Corporate Malfeasance in the Time of Covid

The obvious question is why Carrefour and Heinken are willing to operate in such a manner, involving not only the violation of the rights of several populations, and the violation of numerous laws, but also, a completely inefficient form of environmental protection.

Carrefour has seen a series of incidents in which its direct employees and security forces used excessive violence in Brazil. In 2009, a shoplifter was tortured and killed by a shop manager and security, and in 2013, a black customer was mistaken for a thief and tortured by security guards. More recently, on 19 November 2020, João Alberto Silveira Freitas, a black male customer, was killed after a verbal exchange with two security guards, while a supermarket employee tried to prevent bystanders from filming the incident. This last assassination occurred one day ahead of the Day of Black Consciousness in Brazil and led to various demonstrations in front of Carrefour shops. Responding to the murder of Freitas, on April 30, Carrefour started a massive campaign against racism with television clips at prime time and a bundle of concrete measures. Yet, the participation in the “Adopt a Park” program shows that Carrefour´s understanding of social responsibility and racism remains extremely limited.

It will be interesting to see how the corporate social responsibility and sustainability departments of these companies will try to sell this form of engagement, which blatantly violates the rights of the populations that often have lived for decades or even centuries in these areas. Most likely the ‘highflyers’ in Heineken and Carrefour bet that the pandemic is a great opportunity to get involved in a shiny, good looking project of environmental and social engagement. But they might be wrong, and Carrefour, in particular, seems keen to add another scandal to its already dismal track record. That these deals to privatize conservation areas were concluded at a time when Brazil was hitting one of the worst moments of the Covid-19 pandemic speaks volumes about the lack of a minimal sensibility and a sense of honour on the side of these corporate leaders.

Interestingly, a recent report in the Financial Times pointed out that the “Adopt a Park” program would not be of interest to most investors, due to its lack of environmental credibility. •

Endnotes

  1. Mary Allegretti. “30 Anos do Legado de Chico Mendes,” Desenvolvimento e Meio Ambiente, (ufpr.br).
  2. ‘Adote um Ecocida’: novo programa ambiental do Governo Federal é alvo de críticas,” Sou Ecológico.
  3. Saldão do governo Bolsonaro sobre as unidades de conservação! Organizações e Movimentos Sociais se mobilizam contra o programa ‘Adote um Parque’,” Grupo Carta de Belém.

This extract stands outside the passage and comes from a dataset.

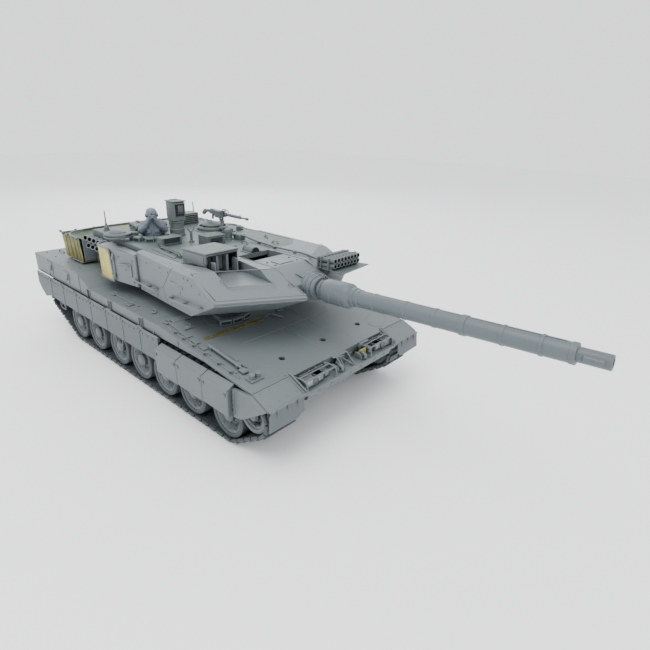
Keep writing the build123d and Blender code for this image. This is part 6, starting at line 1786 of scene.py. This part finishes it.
# Side bins: smooth grey wall behind, bright brass panel in a bent grey frame
def makeSideBins():
    bin = Shape()
    for side in (-1, 1):
        outline = [(-100.5, 78.2), (-100.5, 88.0), (-118.0, 90.6), (-138.0, 93.0), (-170.0, 93.0), (-174.0, 91.8),
            (-177.4, 89.4), (-178.0, 86.0), (-178.0, 75.0)]
        bin.prism([(x, side * y) for x, y in outline], Matrix.Translation((0, 0, 103.2)), 35.8, 0.7)
        for x, y, z in ((-106, 89.2, 132), (-106, 89.2, 108), (-130, 92.4, 133), (-118, 90.9, 120)):
            bin.bolt((x, side * y, z), (-0.12, side, 0), 0.9, 0.7)
        bin.block((-112.0, side * 90.2, 121.0), (9.0, 1.2, 14.0), 0.4, (0, 0, -side * 8))
        bin.block((-120.0, side * 84.0, 139.3), (36.0, 9.0, 1.0), 0.3)
        bin.pipe([(-128, side * 92.2, 124), (-126, side * 95.0, 126), (-112, side * 93.6, 127),
            (-110, side * 90.8, 125)], 0.8, 8, 2)
    bin.build("sideBinBodies", "turret", ["turretPlastic"], "hull_plastic", replaces=["side_bins"])
    panel, rim = Shape(), Shape()
    for side in (-1, 1):
        # the panel bends round the bin's rear corner and is a little wider at the top
        path = [(-142.0, 94.3), (-150.0, 94.5), (-162.0, 94.5), (-170.0, 94.3), (-176.0, 92.6), (-180.2, 89.4),
            (-182.0, 85.0)]
        for inset in (0.0, 0.5):
            rows = []
            for j in range(13):
                up = j / 12
                rows.append([])
                for i, (x, y) in enumerate(path):
                    shift = 3.4 * up * (1 - i / (len(path) - 1))
                    dimple = 0.3 * noise.noise(Vector((x * 0.08, up * 4.0, 5.0)))
                    rows[-1].append((x - shift, side * (y - inset + dimple), 102.9 + 35.4 * up))
            panel.takeGrid(rows, unmoved)
        panel.pipe([(x, side * (y + 0.2), 109.0) for x, y in path[:-1]], 0.25, 6, 1)
        frameLine = [(-141.0, 94.8, 102.8), (-141.6, 94.8, 112.0), (-143.0, 95.0, 128.0), (-144.6, 94.8, 135.6),
            (-148.6, 94.8, 138.9),
                     (-162.0, 95.0, 139.2), (-172.0, 94.2, 139.2), (-181.0, 89.4, 139.0), (-183.0, 85.0, 138.6)]
        rim.pipe([(x, side * y, z) for x, y, z in frameLine], 1.15, 10, 2)
        rim.pipe([(x, side * (y + 0.6), 102.9) for x, y in path], 0.7, 8, 1)
        for x, y, z in frameLine[1:8:2]:
            rim.bolt((x, side * (y + 1.0), z), (0, side, 0.2), 0.8, 0.6)
        rim.block((-139.4, side * 93.6, 120.0), (3.4, 2.2, 30.0), 0.7)
        for z in (110.0, 130.0):
            rim.block((-138.6, side * 94.8, z), (3.0, 1.6, 3.4), 0.4)
    panel.build("brassPanels", "turret", ["brass"], "etched_brass")
    rim.build("panelFrames", "turret", ["turretPlastic"], "hull_plastic")


makeBasket(basketLook)
makeBasketCover(basketLook)
makeSideBins()
print("stowage ready")


# Rolled tarps: one long sheet wound round itself, drawn in by two crossed straps
tarpLook = {"turns": 2.6, "core": 1.8, "pitch": 1.15, "wall": 0.5, "spots": [(-190.0, 43.0), (-203.0, 39.0)]}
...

Edel Moraes is a member of the study and research group on practices of dialogue in the context of Traditional Peoples and Communities (CAUIM/UnB) at the University of Brasilia, Brazil.

Jörg Nowak is Visiting Professor at University of Brasilia, Brazil. His latest publications are “Do choke points provide workers in logistics with power? A critique of the power resources approach in light of the 2018 truckers' strike in Brazil" (2021) in the journal Review of International Political Economy.